[Do this]:
Repeat exactly the lines of the listing below, please, starting with the first and ending with the line containing "return value * value * (3 - 2 * value)"; leave out the rest.

►

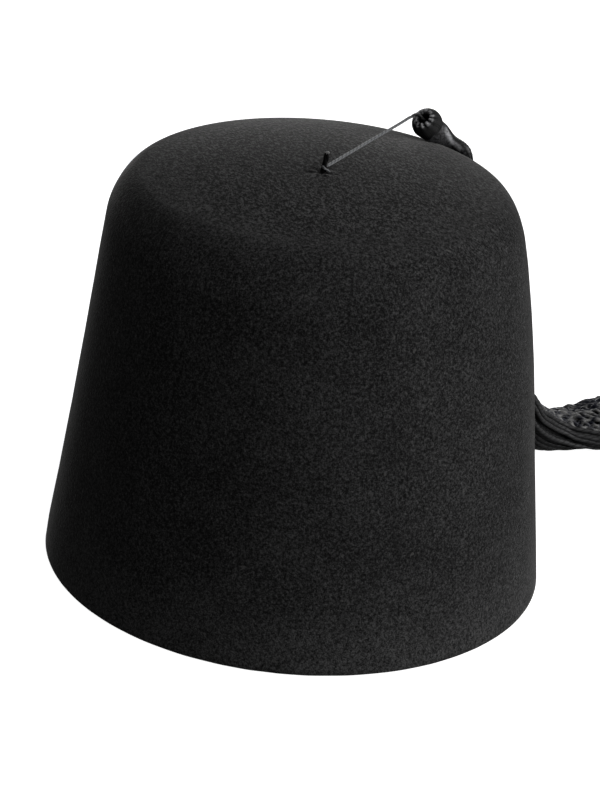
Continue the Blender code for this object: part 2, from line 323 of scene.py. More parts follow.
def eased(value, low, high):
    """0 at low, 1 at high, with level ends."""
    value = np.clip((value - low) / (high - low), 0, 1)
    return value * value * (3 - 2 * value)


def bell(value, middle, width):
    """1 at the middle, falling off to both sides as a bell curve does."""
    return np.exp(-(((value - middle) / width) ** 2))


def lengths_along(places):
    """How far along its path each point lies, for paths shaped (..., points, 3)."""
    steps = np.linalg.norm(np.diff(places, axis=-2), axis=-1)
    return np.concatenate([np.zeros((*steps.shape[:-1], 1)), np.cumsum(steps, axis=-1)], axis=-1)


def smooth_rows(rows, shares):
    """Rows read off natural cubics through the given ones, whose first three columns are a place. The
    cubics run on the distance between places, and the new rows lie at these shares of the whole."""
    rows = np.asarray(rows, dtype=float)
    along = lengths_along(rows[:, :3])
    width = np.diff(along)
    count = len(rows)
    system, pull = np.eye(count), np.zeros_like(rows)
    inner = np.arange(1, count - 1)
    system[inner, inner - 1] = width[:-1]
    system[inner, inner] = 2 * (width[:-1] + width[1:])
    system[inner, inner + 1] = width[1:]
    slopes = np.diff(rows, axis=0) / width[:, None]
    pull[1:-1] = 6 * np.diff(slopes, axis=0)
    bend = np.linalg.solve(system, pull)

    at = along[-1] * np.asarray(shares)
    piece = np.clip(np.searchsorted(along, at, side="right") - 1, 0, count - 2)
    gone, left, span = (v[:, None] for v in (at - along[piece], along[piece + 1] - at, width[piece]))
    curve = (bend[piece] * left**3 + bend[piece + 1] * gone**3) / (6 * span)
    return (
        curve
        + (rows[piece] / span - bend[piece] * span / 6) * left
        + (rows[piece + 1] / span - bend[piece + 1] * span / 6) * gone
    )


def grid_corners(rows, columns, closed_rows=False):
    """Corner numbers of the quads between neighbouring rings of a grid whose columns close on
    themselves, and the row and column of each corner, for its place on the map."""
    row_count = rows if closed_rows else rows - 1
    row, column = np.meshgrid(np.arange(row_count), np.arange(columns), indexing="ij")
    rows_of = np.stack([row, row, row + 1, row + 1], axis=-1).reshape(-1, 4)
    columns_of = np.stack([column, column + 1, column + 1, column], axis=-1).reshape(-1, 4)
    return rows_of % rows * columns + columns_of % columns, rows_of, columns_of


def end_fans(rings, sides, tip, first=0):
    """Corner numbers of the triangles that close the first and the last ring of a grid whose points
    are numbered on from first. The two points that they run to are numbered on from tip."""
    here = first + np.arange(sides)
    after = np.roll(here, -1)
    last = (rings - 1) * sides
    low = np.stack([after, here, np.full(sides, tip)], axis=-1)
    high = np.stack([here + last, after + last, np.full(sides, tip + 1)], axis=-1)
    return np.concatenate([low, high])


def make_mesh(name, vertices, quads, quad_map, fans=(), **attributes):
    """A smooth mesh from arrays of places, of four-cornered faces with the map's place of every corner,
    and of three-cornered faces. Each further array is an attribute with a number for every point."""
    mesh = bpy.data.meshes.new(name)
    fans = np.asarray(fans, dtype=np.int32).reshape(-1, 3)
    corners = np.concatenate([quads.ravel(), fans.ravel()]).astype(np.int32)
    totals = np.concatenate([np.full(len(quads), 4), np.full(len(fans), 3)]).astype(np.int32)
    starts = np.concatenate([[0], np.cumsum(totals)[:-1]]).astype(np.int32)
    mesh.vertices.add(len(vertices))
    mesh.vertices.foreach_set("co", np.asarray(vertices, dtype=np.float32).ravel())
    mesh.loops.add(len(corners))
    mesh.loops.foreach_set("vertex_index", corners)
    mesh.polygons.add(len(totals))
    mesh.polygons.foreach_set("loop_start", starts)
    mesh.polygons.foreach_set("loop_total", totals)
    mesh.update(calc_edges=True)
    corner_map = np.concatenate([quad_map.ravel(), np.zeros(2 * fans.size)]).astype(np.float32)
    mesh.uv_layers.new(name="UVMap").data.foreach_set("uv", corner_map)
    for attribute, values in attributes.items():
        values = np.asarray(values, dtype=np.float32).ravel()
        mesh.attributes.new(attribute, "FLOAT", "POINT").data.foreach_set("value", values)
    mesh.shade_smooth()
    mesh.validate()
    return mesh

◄

[Exercise response]:
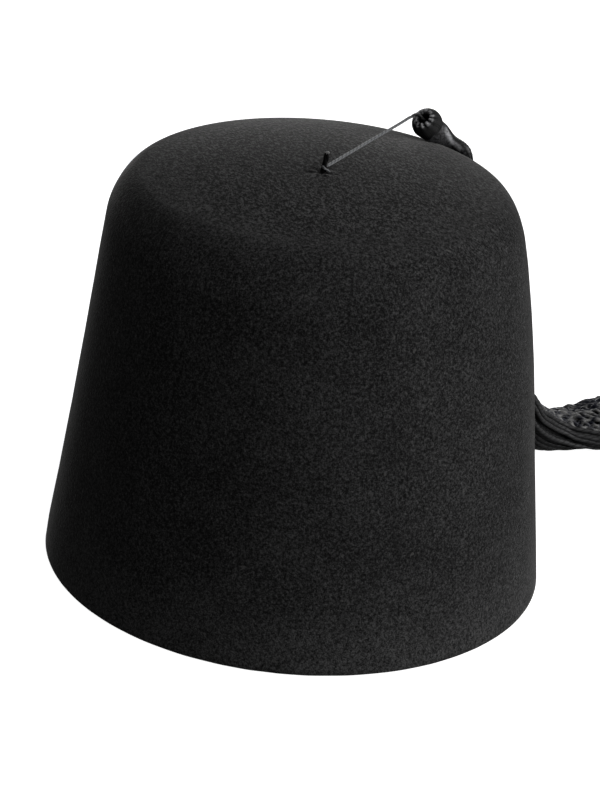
Continue the Blender code for this object: part 2, from line 323 of scene.py. More parts follow.
def eased(value, low, high):
    """0 at low, 1 at high, with level ends."""
    value = np.clip((value - low) / (high - low), 0, 1)
    return value * value * (3 - 2 * value)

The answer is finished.